The literal rule requires courts to interpret statutes in their plain, literal and ordinary sense. The courts will not examine the intention of Parliament. This rule is used frequently as judges are not authorised to make laws and by following the statute to the letter judges cannot be accused of making law.

This rule has positives, it does not question Parliament therefore upholds the law made even where it seems illogical, thus preserving the separation of powers. In limiting the role of the judge; verdicts are based on facts not opinion or prejudice. On the negative side, it creates loopholes where discrepancies in interpretation of the literal meaning occur, as it is ineffective in identifying limitations and complexities in English language. Occasionally use of this rule has defeated the original intention of parliament; an example would be Whiteley v. Chappell (1868). The use of this rule can lead to injustice, weaken society’s confidence in the law and create precedents which require correction by Parliament.

The Golden Rule, used where the literal rule would result in an absurdity or an obnoxious result. The court investigates whether the statute wording conveys Parliament’s intention. See Sigsworth [1935] Ch 89 a son murdered his mother, she had not made a Will and her son stood to inherit her entire estate from her death. The statute was clear however, the son stood to benefit from his crime which would be unjust. The positives are that judgments are usually parallel with the legislator and errors in drafting are amended before awkward precedents are set, thus closing loopholes. Using common sense within law usually provides justice restoring public confidence in the legal system. It is problematic though as judges have power to interpret the statute as they wish, changing or adding to its meaning. It flouts the separation of powers and judges cannot be influenced by injustice without the presence of absurdity.

The Mischief rule, used to interpret gaps (ultra vires) Parliament intended to cover and apply a ruling that remedies the problem in ambiguous statutes. This rule is illustrated in Corkery V Carpenter [1951] 1 KB 102. The defendant rode a bicycle under the influence of alcohol. Under s12 of the Licensing Act 1872 it was offence to be drunk in charge of a carriage. The defendant was charged as the intention of the Act was to prevent persons being in charge of transportation on a public highway whilst intoxicated. This rule allows for the adaption of statutes in a progressive society and closes loopholes. However, the judges have a law-making role infringing on the separation of powers and giving opportunity for a crime to be created after the event. Judges could make decisions based on their own opinions which could lead to injustice.

The purposive approach is implemented to ensure the law is effective as Parliament would have intended. This is used when interpreting EU Law see Pickstone v Freemans plc [1989] AC 66. EU Law overrides all sources of domestic law, had the literal rule been applied in this case the UK would have breached its treaty obligations to give effect to an EU directive (Slapper, G, p186, 2009).

In statutory interpretation courts rely on presumption, language, intrinsic and extrinsic aids.
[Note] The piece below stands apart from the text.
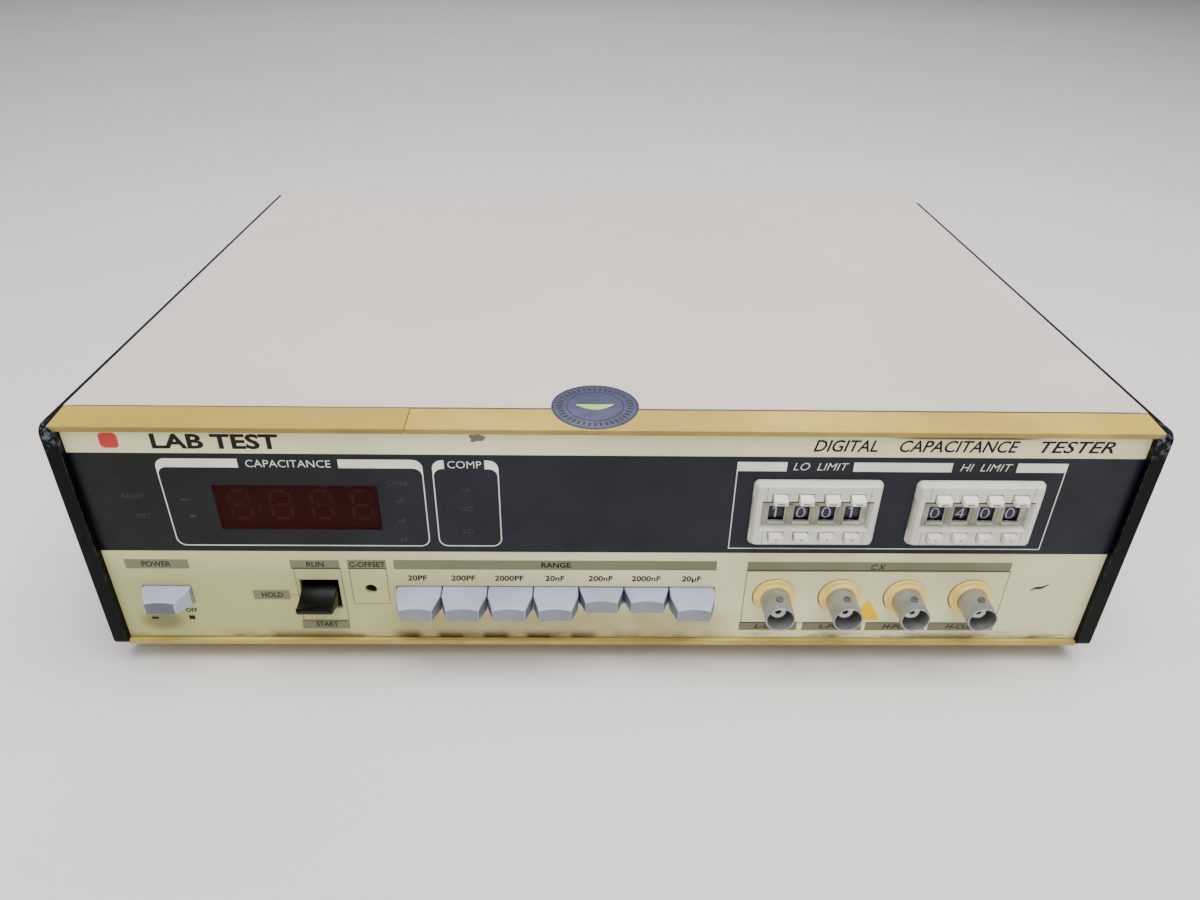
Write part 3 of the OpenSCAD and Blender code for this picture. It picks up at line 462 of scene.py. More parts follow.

Presumptions are that common law has not been amended unless the Act shows intention to; Parliament cannot have retrospectively amended the law. In criminal cases Mens rea is necessary.

The rules of language are Ejusdem Generis, a list of words is followed by general words, which are limited to the same type of item as the specific words see Powell V Kempton Park Racecourse [1899] AC 143. Secondly Expressio unius exclusio alterius the express mention of one thing excludes others; the Act applies only to items in the list see R v Inhabitants of Sedgley (1831) 2 B & Ad 65. Finally Noscitur a sociis, a word is known by the company it keeps and must be looked at in the context of the Act see Muir v Keay (1875) LR 10 QB 594. Intrinsic aids are matters within an act itself which may make the meaning clearer. Finally extrinsic aids put an Act into context using case law, dictionaries from the time and historical setting.

In consideration of the above quotation it is worth noting that the Law itself is a structure based upon rules, these rules are partly built upon social and moral rules. It is reasonable for Statutory Interpretation to be labeled “Rules". Rules are utilised in many activities from football games to the etiquette expected in a particular working environment. They are responsible for regulating and guiding a behaviour or action against which an action or behaviour may be assessed and judged. Rules set a standard. In general rules can be applied to cases without having to reassess the intrinsic worth of each case; this provides a consistent result can be both predicted and stable.

There is however the argument that as the law is expressed in language there are factors that will influence the interpretation and application of legal rules, however by having a set of rules to follow in the interpretation of the rules, it does not suggest rigidity in the result and it is possible for the result to be the “wrong" result. However, the rules of statutory interpretation are varied, it is not one set rule, and therefore the most effective rule should be applied in consideration of the case. Together the rules allow for contemplation and are the starting point to allow for the most effective action in upholding the law.